Products that get used up as they are used naturally have this property. If the
basic economics are usage-based, then the payment can be too. This class does
not include journalism or, indeed, most intellectual property. Yet, this is
where micropayments are most often suggested.
That isn't quite the end of the story. One
situation where micropayments will work is where there are no heavy users or
repeat customers--or where you don't mind screwing your best customers. Films
are a good example. The movie industry always starts a film with a high,
usage-based pricing model--$7.50 or so per ticket. This price is high enough to
discourage many people from seeing the film. That doesn't matter, because after
a run in the theaters, the film will be released to home-video rental and pay
per view, where it costs $3 to $5 and nobody counts how many people are in the
room. There it picks up a few repeat customers, but mostly new ones. The price
is brought lower on premium cable (like HBO), which is a flat-rate cost to the
user, and it eventually hits zero when the movie appears on broadcast
television, where ads support it.
Technically speaking, this is a repeated auction.
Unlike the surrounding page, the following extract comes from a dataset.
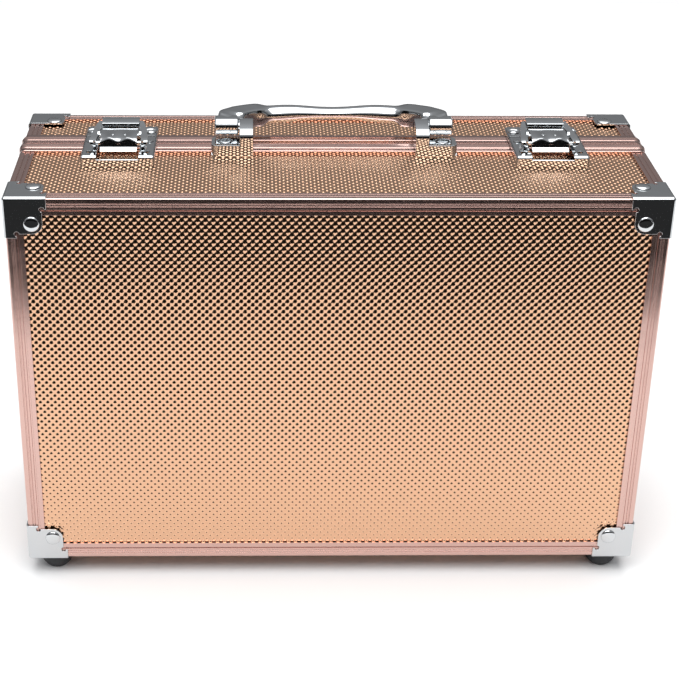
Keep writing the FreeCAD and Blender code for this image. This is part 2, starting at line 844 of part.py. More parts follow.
def claw(centre):
    t = latch_sheet
    hook_in = strike_hook_back + claw_hook_gap
    hook_out = hook_in + t
    front = claw_bridge_front
    peak = claw_bridge_peak
    low = claw_bridge_low
    high = claw_bridge_top
    drop = claw_shoulder_drop
    bend = high - drop - claw_shoulder
    bridge_half = claw_outer - claw_bridge_step
    bridge = latch_prism(centre, -bridge_half, bridge_half, [
        (front, low), (peak, high), (hook_out - claw_shoulder, high - drop), (hook_out, bend),
        (hook_out, claw_hook_bottom), (hook_in, claw_hook_bottom), (hook_in, bend - drop),
        (hook_in - claw_shoulder + drop, high - t - drop), (peak, high - t), (front, low - t)])
    parts = [bridge]
    for side in sides.values():
        inner = side * claw_inner
        outer = side * claw_wall_outer
        strip = latch_box(centre, inner, side * claw_outer, arm_front, arm_back, arm_top - t, arm_top)
        wall_back = arm_front + arm_wall_length
        wall = latch_box(centre, inner, outer, arm_front, wall_back, lever_wall_bottom, arm_top)
        riser = latch_box(centre, inner, outer, front + t, arm_back, arm_top - t, high - t)
        parts += [strip, wall, riser]
    whole = fuse_all(parts)
    bore = latch_pin_radius + running_clearance
    return whole.cut(latch_rod(centre, bore, -claw_outer, claw_outer, claw_pivot_v, claw_pivot_height))


def build_latches():
    for name, centre in latch_centres.items():
        save("latch_plate_" + name, latch_plate(centre))
        save("strike_plate_" + name, strike_plate(centre))
        save("latch_lever_" + name, lever(centre))
        save("latch_claw_" + name, claw(centre))
        save("claw_pin_" + name, claw_pin(centre))
    save("lever_pins", *[lever_pin(centre) for centre in latch_centres.values()])


def main():
    os.makedirs("parts", exist_ok=True)
    body = rounded_body(0)
    skin = rounded_body(cap_wall).cut(body)
    for name in shells:
        build_shell(name, skin, body)
    build_hinges()
    build_handle()
    build_latches()


main()
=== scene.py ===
import bpy
import bmesh
import math
from mathutils import Matrix, Vector


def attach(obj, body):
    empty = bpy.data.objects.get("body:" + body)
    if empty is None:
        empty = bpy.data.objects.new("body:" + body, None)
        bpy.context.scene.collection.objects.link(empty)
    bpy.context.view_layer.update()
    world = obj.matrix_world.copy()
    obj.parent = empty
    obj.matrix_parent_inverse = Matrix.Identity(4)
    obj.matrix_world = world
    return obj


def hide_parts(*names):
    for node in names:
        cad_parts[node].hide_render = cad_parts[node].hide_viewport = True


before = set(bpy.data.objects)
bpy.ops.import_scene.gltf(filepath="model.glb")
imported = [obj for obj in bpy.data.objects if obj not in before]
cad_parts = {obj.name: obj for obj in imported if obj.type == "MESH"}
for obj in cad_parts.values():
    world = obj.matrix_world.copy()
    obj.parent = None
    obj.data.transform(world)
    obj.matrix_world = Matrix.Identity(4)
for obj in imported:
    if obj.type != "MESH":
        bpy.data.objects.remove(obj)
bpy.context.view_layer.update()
mm = 0.001

# the closed case, in millimetres
case = {"halfWidth": 170.0, "parting": 15.0, "bottom": 12.0, "top": 230.0}
# each shell: its face along Y, the way inward, its depth
shells = {"base": (-64.0, 1, 79.0), "lid": (64.0, -1, 49.0)}


# small helpers

def solo(obj):
    bpy.ops.object.select_all(action='DESELECT')
    obj.select_set(True)
    bpy.context.view_layer.objects.active = obj


def bake(obj):
    solo(obj)
    bpy.ops.object.transform_apply(location=True, rotation=True, scale=True)


def addBox(name, low, high):
    bpy.ops.object.select_all(action='DESELECT')
    middle = [(a + b) / 2 * mm for a, b in zip(low, high)]
    size = [(b - a) * mm for a, b in zip(low, high)]
    bpy.ops.mesh.primitive_cube_add(size=1, location=middle, scale=size)
    obj = bpy.context.object
    obj.name = name
    bake(obj)
    return obj


def addRod(name, radius, low, high, axis="z", sides=32):
    bpy.ops.object.select_all(action='DESELECT')
    middle = [(a + b) / 2 * mm for a, b in zip(low, high)]
    length = (Vector(high) - Vector(low)).length * mm
    turn = {"x": (0, math.pi / 2, 0), "y": (math.pi / 2, 0, 0), "z": (0, 0, 0)}[axis]
    bpy.ops.mesh.primitive_cylinder_add(vertices=sides, radius=radius * mm, depth=length,
                                        location=middle, rotation=turn)
    obj = bpy.context.object
    obj.name = name
    bake(obj)
    return obj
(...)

We're more familiar with what
economists call an English auction--prices start low and rise as people bid.
However, there is also the Dutch auction, where prices start high and go lower
until somebody bites. Movies are sold to the audience via a very slow Dutch
auction, where each phase between price drops can last weeks or months. Book
publishers do the same thing, with two stages--hardcover and paperback.
Movies get away with this because they don't generally have
"heavy users" or repeat customers. Most people see a film once, or at least
don't see it again for many months. Some films inspire hard-core fanatics who
see them repeatedly, but these viewers are so few in number that movie theaters
do not cut them a special deal. The real savior is the repeated Dutch auction,
which lets theaters be cavalier about pricing the movie beyond the reach of a
large set of customers, because they'll get another crack at them later.
Most Internet content does
not have these special properties. Sites need regular repeat visitors. Their
costs, for the most part, are not usage-based. So micropayments will play a
very small role in selling Internet content. Most sites probably will wind up
being free, supported by ads. User fees will also exist, but for any content
conducive to repeat use, they will be based on a flat rate--either a
subscription to a site or a membership that lets you get to a set of sites. A
penny won't buy much, even on the Web.